Fruit trees are pruned to increase fruit production in two basic ways. Central leader pruning creates a single trunk with several horizontal scaffold branches, and is recommended for apple, pear, cherry, pecan and citrus trees. Open-vase pruning lets more light and air into the canopy, and is used for peach, nectarine and plum trees. Prune fruit trees when they are young to encourage strong structure, and they will produce delicious fruit year after year.
Perform major pruning in late winter or early spring, while the apple, pear, cherry and citrus trees are dormant. If the tree has multiple trunks, cut the weaker ones away with long-handled pruning shears, leaving the strongest one as the central leader.
Stand back and look for five to seven horizontally growing branches. Let your eye space them evenly, 8 to 12 inches apart on either side of the trunk. These are the scaffold branches that will bear later. Cut the others away with the shears. Set the blades at a 45-degree angle and cut down and away from the trunk, leaving a 1/2-inch stub that will let moisture drip off.

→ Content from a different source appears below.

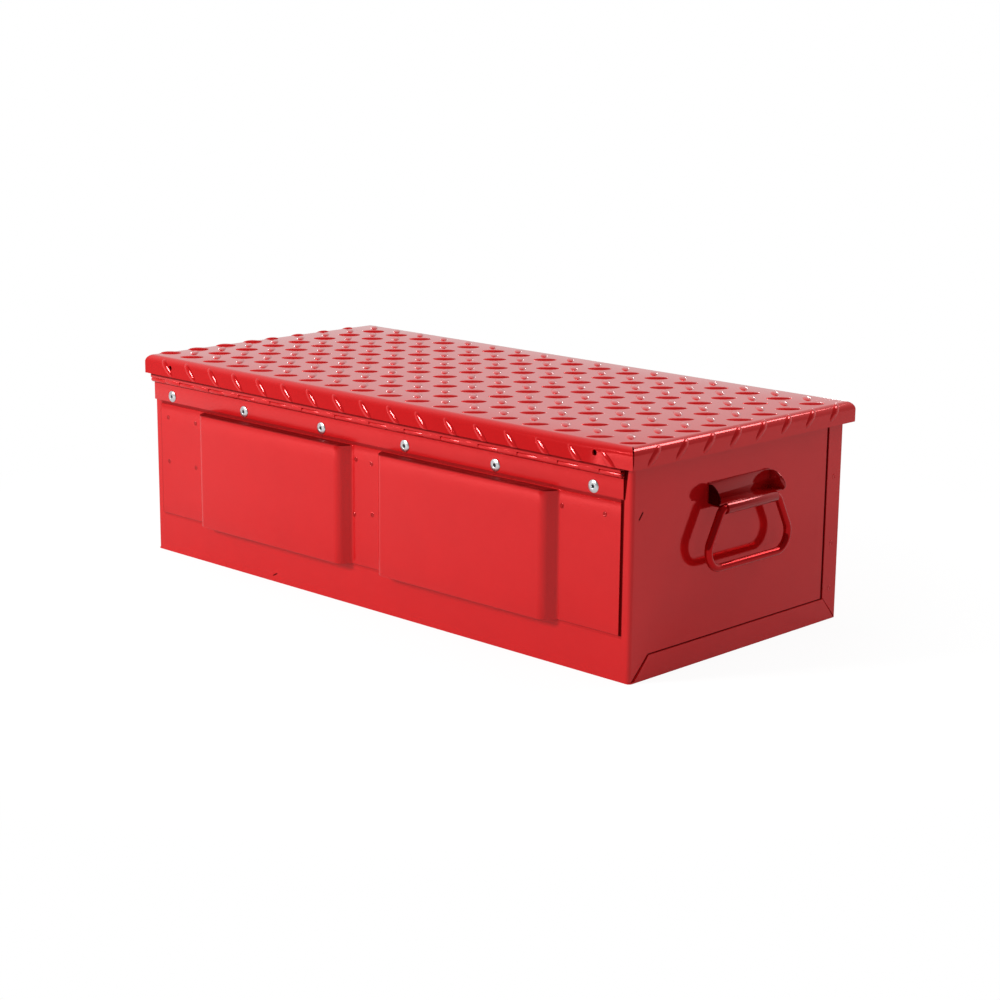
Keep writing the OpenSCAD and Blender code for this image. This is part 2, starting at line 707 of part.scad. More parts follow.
curl_r = rod_d / 2 + RUN + bracket_t;
bracket_z = bail_z + curl_r;             // top face of the bracket's shelf

// Pressed bracket: a plate on the wall, a shelf between two gussets, and a curl under it.
// The gussets lean outwards and reach a little past the shelf.
module handle_bracket() {
  h = bracket_h;
  root = (bracket_w - bracket_t) / 2;    // where a gusset's middle plane meets the wall
  lean = gusset_lean / gusset_out;
  shelf_out = rod_out + 2;
  shelf_half = root + lean * shelf_out;
  color(PAINT) translate([wall_x, handle_y, 0]) difference() {
    union() {
      translate([0, -root, bracket_z - bracket_t])
        cube([bracket_t, 2 * root, h + bracket_t]);
      translate([0, 0, bracket_z - bracket_t]) linear_extrude(bracket_t)
        polygon([[0, -root], [shelf_out, -shelf_half], [shelf_out, shelf_half], [0, root]]);
      for (m = [0, 1]) mirror([0, m, 0]) translate([0, root, bracket_z])
        rotate([90, 0, atan(lean)]) linear_extrude(bracket_t, center = true)
          polygon([[bracket_t / 2, -bracket_t], [shelf_out, -bracket_t], [gusset_out, 3],
                   [gusset_out - 1, h / 3], [gusset_out * 0.7, h * 0.7],
                   [4 * bracket_t, h - 1], [bracket_t / 2, h - 1]]);
      translate([rod_out, -curl_len / 2, bail_z]) rotate([-90, 0, 0])
        cylinder(r = curl_r, h = curl_len);
      translate([0, -curl_len / 2, bail_z - bracket_t / 2])
        cube([rod_out, curl_len, bracket_t]);
    }
    translate([rod_out, -bracket_w, bail_z]) rotate([-90, 0, 0])
      cylinder(d = rod_d + 2 * RUN, h = 2 * bracket_w);
  }
}
module handle_bracket_left() side(-1) handle_bracket();
module handle_bracket_right() side(1) handle_bracket();

// Half of the bail in its own plane: u along the wall, v down from the pivot.
// The arm leaves the top bar, slants outwards and runs tangent into the lower corner.
bail_c = [bail_w / 2 - bail_r, bail_drop - bail_r];
bail_to_c = bail_c - [bail_top / 2, 0];
bail_c_len = norm(bail_to_c);
arm_len = sqrt(bail_c_len * bail_c_len - bail_r * bail_r);
arm_a = atan2(bail_to_c[0], bail_to_c[1]) + asin(bail_r / bail_c_len);  // from straight down
top_cut = bail_top_r * tan((90 - arm_a) / 2);    // bend's tangent length at the top corner

module rod_along(u, v, a, l) {
  translate([0, u, -v]) rotate([180 + a, 0, 0]) cylinder(d = rod_d, h = l);
}
module rod_bend(u, v, r, a0, a1) {
  translate([0, u, -v]) rotate([0, 90, 0]) rotate([0, 0, a0])
    rotate_extrude(angle = a1 - a0) translate([r, 0]) circle(d = rod_d);
}
// The lengths of rod and the bends meet in balls a hair wider than the rod.
module rod_joint(u, v) {
  ball_d = rod_d + 0.02;
  translate([0, u, -v]) sphere(d = ball_d);
}
module handle_bail() {
  top_half = bail_top / 2 - top_cut;
  arm_u = bail_top / 2 + top_cut * sin(arm_a);
  arm_v = top_cut * cos(arm_a);
  color(PAINT) translate([wall_x + rod_out, handle_y, bail_z]) {
    translate([0, -top_half, 0]) rotate([-90, 0, 0]) cylinder(d = rod_d, h = 2 * top_half);
    translate([0, -bail_c[0], -bail_drop]) rotate([-90, 0, 0])
      cylinder(d = rod_d, h = 2 * bail_c[0]);
    for (a = [0, 180]) rotate([0, 0, a]) {
      rod_bend(top_half, bail_top_r, bail_top_r, 180, 90 + arm_a);
      rod_along(arm_u, arm_v, arm_a, arm_len - top_cut);
      rod_bend(bail_c[0], bail_c[1], bail_r, 0, 90 + arm_a);
      rod_joint(top_half, 0);
      rod_joint(arm_u, arm_v);
      rod_joint(bail_top / 2 + arm_len * sin(arm_a), arm_len * cos(arm_a));
      rod_joint(bail_c[0], bail_drop);
    }
  }
}
module handle_bail_left() side(-1) handle_bail();
module handle_bail_right() side(1) handle_bail();

// ---------------------------------------------------------------- drawers

slide_lip = 4;                           // the outer rail's turned-in edges
rail_out = slide_gap - 4;                // depth of the outer rail, from the partition
foot_out = rail_out - slide_t - 3.2;     // where the runner's feet begin
leg = slide_h / 2 - slide_t - slide_lip - 1.6;

// Section of the outer rail, from the partition (u = 0) towards the tray.
module rail_section() {
  h = slide_h / 2;
  difference() {
    translate([0, -h]) square([rail_out, slide_h]);
    translate([slide_t, -h + slide_t]) square([rail_out - 2 * slide_t, slide_h - 2 * slide_t]);
    translate([slide_t, -h + slide_t + slide_lip])
      square([rail_out, slide_h - 2 * (slide_t + slide_lip)]);
  }
}
// Section of the runner on the tray: a web, two legs and two feet inside the rail.
module runner_section() {
  foot = slide_h / 2 - slide_t - SLIP;
  translate([slide_gap - slide_t, -leg]) square([slide_t, 2 * leg]);
  for (s = [0, 1]) mirror([0, s]) {
    translate([foot_out, leg - slide_t]) square([slide_gap - foot_out, slide_t]);
    translate([foot_out, leg - slide_t]) square([slide_t, foot - leg + slide_t]);
  }
}
// A section set on both sides of a bay, along the whole slide.
module both_slides(s, i) {
  z = tray_z0 + i * tier + tray_h / 2;
  translate([s * bank_x, 0, z]) for (m = [0, 1]) mirror([m, 0, 0])
    translate([-bay_w / 2, slide_y1, 0]) rotate([90, 0, 0]) linear_extrude(slide_len)
      children();
}
module slide_rails(s, i) color(ZINC) both_slides(s, i) rail_section();
module drawer_runners(s, i) color(ZINC) both_slides(s, i) runner_section();

module drawer_tray(s, i) {
  l = tray_y1 - tray_y0;
  color(PAINT) translate([s * bank_x - tray_w / 2, tray_y0, tray_z0 + i * tier])
    difference() {
      cube([tray_w, l, tray_h]);
      translate([tray_t, tray_t, tray_t])
        cube([tray_w - 2 * tray_t, l - 2 * tray_t, tray_h]);
    }
}

// Folded front: a boxed pan whose top edge is set back and rolled over as a finger grip.
module drawer_front(s, i) {
  h = front_h;
  d = front_t;
  t = sheet;
  set_back = 2 * t;
  skin = [[0, 0], [d, 0], [d, h - roll_h], [set_back + t, h - roll_h + d / 2],
          [set_back + t, h - t], [d - t, h - t], [d - t, h - 5], [d, h - 5], [d, h],
          [set_back, h], [set_back, h - roll_h + d / 2 - t], [d - t, h - roll_h - t],
          [d - t, t], [0, t]];
  color(PAINT) translate([s * bank_x, tray_y1, tray_z0 - front_drop + i * tier]) {
    translate([-bay_w / 2, 0, 0]) rotate([90, 0, 90]) linear_extrude(bay_w) polygon(skin);
    for (x = [-bay_w / 2, bay_w / 2 - t]) translate([x, 0, 0])
      rotate([90, 0, 90]) linear_extrude(t)
        polygon([[0, 0], [d, 0], [d, h], [0, h]]);
    translate([-bay_w / 2, 0, h - t]) cube([bay_w, set_back + t, t]);
  }
}

body_wrap();
floor_pan();
front_wall();
rear_panel();
center_post();
left_partition();
right_partition();
shelf();
slide_rails(-1, 0);  // slide_rails_lower_left
slide_rails(1, 0);  // slide_rails_lower_right
slide_rails(-1, 1);  // slide_rails_upper_left
slide_rails(1, 1);  // slide_rails_upper_right
hinge_leaf_body();
hinge_pin();
hinge_rivets();
lock_barrel();
lock_nut();
stay_studs_body();
handle_bracket_left();
handle_bracket_right();
lid_plate();
hinge_leaf_lid();
lid_stiffeners();
lock_strike();
stay_brackets_lid();
stay_arm_lower_left();
stay_arm_lower_right();
stay_arm_upper_left();
stay_arm_upper_right();
stay_rivet_left();
stay_rivet_right();
handle_bail_left();
handle_bail_right();
lock_plug();
lock_cam();
drawer_tray(-1, 0);  // drawer_tray_lower_left
drawer_tray(1, 0);  // drawer_tray_lower_right
drawer_tray(-1, 1);  // drawer_tray_upper_left
drawer_tray(1, 1);  // drawer_tray_upper_right
drawer_front(-1, 0);  // drawer_front_lower_left
drawer_front(1, 0);  // drawer_front_lower_right
drawer_front(-1, 1);  // drawer_front_upper_left
drawer_front(1, 1);  // drawer_front_upper_right
drawer_runners(-1, 0);  // drawer_runners_lower_left
drawer_runners(1, 0);  // drawer_runners_lower_right
drawer_runners(-1, 1);  // drawer_runners_upper_left
drawer_runners(1, 1);  // drawer_runners_upper_right
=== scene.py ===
import math

import bmesh
import bpy
import numpy as np
from mathutils import Matrix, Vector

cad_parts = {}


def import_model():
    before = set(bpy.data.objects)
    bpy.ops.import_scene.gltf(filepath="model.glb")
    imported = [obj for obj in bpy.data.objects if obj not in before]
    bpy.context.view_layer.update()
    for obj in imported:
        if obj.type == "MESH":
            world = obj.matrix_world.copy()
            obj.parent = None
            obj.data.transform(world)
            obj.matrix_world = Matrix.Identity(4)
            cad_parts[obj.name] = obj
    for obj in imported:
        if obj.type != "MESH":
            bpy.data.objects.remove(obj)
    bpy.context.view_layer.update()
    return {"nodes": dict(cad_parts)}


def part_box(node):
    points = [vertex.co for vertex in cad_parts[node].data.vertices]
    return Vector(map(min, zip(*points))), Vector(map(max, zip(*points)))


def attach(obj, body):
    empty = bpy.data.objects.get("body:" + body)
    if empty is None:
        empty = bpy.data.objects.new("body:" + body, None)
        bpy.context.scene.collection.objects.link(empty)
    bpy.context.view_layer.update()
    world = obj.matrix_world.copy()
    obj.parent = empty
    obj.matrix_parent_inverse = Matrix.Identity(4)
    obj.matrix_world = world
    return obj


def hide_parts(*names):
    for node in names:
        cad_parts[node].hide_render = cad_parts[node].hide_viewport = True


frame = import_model()
mm = 0.001
nodes = frame["nodes"]


# ------------------------------------------------------------------ camera
# One camera with a long lens stands off the right rear corner of the chest,
# a little above its lid, and looks slightly down on it.

lens_mm, sensor_mm = 76.50, 36.0
camera_at = np.array([1.5588, -1.58475, 0.6060])
azimuth, elevation, roll = np.radians([43.93, 13.08, 0.54])
forward = np.array([-math.sin(azimuth) * math.cos(elevation),
                    math.cos(azimuth) * math.cos(elevation), -math.sin(elevation)])
sideways = np.array([math.cos(azimuth), math.sin(azimuth), 0.0])
upright = np.cross(sideways, forward)
right = math.cos(roll) * sideways + math.sin(roll) * upright
up = math.cos(roll) * upright - math.sin(roll) * sideways


def stand(name, data, at, side, upwards, back):
    """Sets up a camera or a lamp at a point, with its own axes along three directions."""
    thing = bpy.data.objects.new(name, data)
    bpy.context.scene.collection.objects.link(thing)
    thing.matrix_world = Matrix.Translation(at) @ Matrix(
        np.column_stack([side, upwards, back]).tolist()).to_4x4()
    return thing


camera_data = bpy.data.cameras.new("camera")
camera_data.sensor_width = sensor_mm
camera_data.lens = lens_mm
camera_data.clip_end = 50
bpy.context.scene.camera = stand("camera", camera_data, camera_at, right, up, -forward)
bpy.context.scene.view_settings.view_transform = "Standard"


# ------------------------------------------------------------------ studio
# A white sweep: a pale floor that takes the soft shadow of the chest, and a white
# surround. The key light is on the hinge side, a weaker one is above the lid, and two
# low lamps far behind give the lid its sheen.

def empty_tree(holder):
    """Empties the node tree of a material or a world. Returns it with its functions that
    make and link nodes."""
    holder.use_nodes = True
    tree = holder.node_tree
    tree.nodes.clear()
    return tree, tree.nodes.new, tree.links.new


def calculated(tree, kind, *values, clamp=False):
    """The result of a Math node, whose values are numbers or outputs of other nodes."""
    node = tree.nodes.new("ShaderNodeMath")
    node.operation, node.use_clamp = kind, clamp
    for socket, value in zip(node.inputs, values):
        if isinstance(value, (int, float)):
            socket.default_value = value
        else:
            tree.links.new(value, socket)
    return node.outputs[0]


def ranged(tree, value, to_low, to_high, low=0.0, high=1.0, kind="LINEAR"):
    """A value that goes from to_low at low to to_high at high, straight or eased."""
    node = tree.nodes.new("ShaderNodeMapRange")
    node.interpolation_type = kind
    for name, number in (("From Min", low), ("From Max", high), ("To Min", to_low),
                         ("To Max", to_high)):
        node.inputs[name].default_value = number
    tree.links.new(value, node.inputs["Value"])
    return node.outputs["Result"]


def mixed_shaders(tree, share, first, second):
    """A shader that goes from the first to the second as the share goes from 0 to 1."""
    mix = tree.nodes.new("ShaderNodeMixShader")
    for value, socket in zip((share, first.outputs[0], second.outputs[0]), mix.inputs):
        tree.links.new(value, socket)
    return mix.outputs[0]


def white_floor():
    """Pale diffuse floor with a glow for camera rays, and less for glossy rays. The glow
    is full away from the chest and leaves some plain floor, with its shadow, round it."""
    near, far, mirrored = 0.38, 0.8, 0.25
    material = bpy.data.materials.new("studio_floor")
    tree, make, link = empty_tree(material)
    plain, glow = make("ShaderNodeBsdfDiffuse"), make("ShaderNodeEmission")
    plain.inputs["Color"].default_value = (0.62, 0.62, 0.62, 1)
    place, away = make("ShaderNodeTexCoord"), make("ShaderNodeVectorMath")
    away.operation = "LENGTH"
    link(place.outputs["Object"], away.inputs[0])
    strength, share = (ranged(tree, away.outputs["Value"], at_chest, 1.0, near, far,
                              "SMOOTHSTEP") for at_chest in (1.14, 0.8))
    link(strength, glow.inputs["Strength"])
    path = make("ShaderNodeLightPath").outputs
    seen = calculated(tree, "MULTIPLY_ADD", path["Is Glossy Ray"], mirrored,
                      path["Is Camera Ray"])
    link(mixed_shaders(tree, calculated(tree, "MULTIPLY", share, seen), plain, glow),
         make("ShaderNodeOutputMaterial").inputs["Surface"])
    return material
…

Clip off vertically growing branches with short-handled shears. These branches do not produce fruit, and keep light from reaching the centre of the canopy when leaves and flowers open.
Prune off shoots or "suckers" from the base of the trunk, and from branches throughout the spring and summer months, with the short-handled shears. Suckers do not produce fruit, and pull a lot of moisture from the rest of tree and developing fruit on other branches. Repeat sucker pruning in midsummer.
Prune off dead or diseased wood from fruit trees at any time of year, whenever you see it. Cut all pruned branches into manageable lengths and discard in yard waste bags. Do not leave decaying wood near the tree because it invites fungus and insects.
Prune peach, nectarine and plum trees in early spring, before flowering. Study the shape of the tree before you begin. Your goal is to thin the canopy into a open-vase shape. Clip off any shoots or suckers from the lower third of the trunk with short-handled pruning shears.
Prune away the central leader halfway up the tree, leaving four to five laterally growing scaffold limbs spaced around what remains. Use a pruning saw for this task if the limbs are more than 2 inches in diameter.
Working from the outside in, clip off vertical shoots from all parts of the fruit tree's canopy. These shoots will crowd the canopy and prevent light from getting in and ripening the peaches.
Prune away any branches that cross or rub each other, to prevent bark injury, leaving the strongest, horizontal branches. Use long-handled pruning shears to reach high into the canopy.
Look for broken or diseased wood, and cut it away at any time during the growing season, even when the tree is bearing. Cut away twigs and branches that rub against developing fruit as you see them.
Cut branches into manageable lengths, and dispose of them in yard waste bags, especially when insects or fungus are present.
Sterilise blades of pruning equipment in boiling water before and after each use to prevent transmission of disease from tree to tree. If you don't want to wait for water to boil, simply wipe the blades with a soft cloth dipped in rubbing alcohol.
Don't leave fallen or decaying fruit near the tree. Rake it up so it won't attract animals, insects or disease.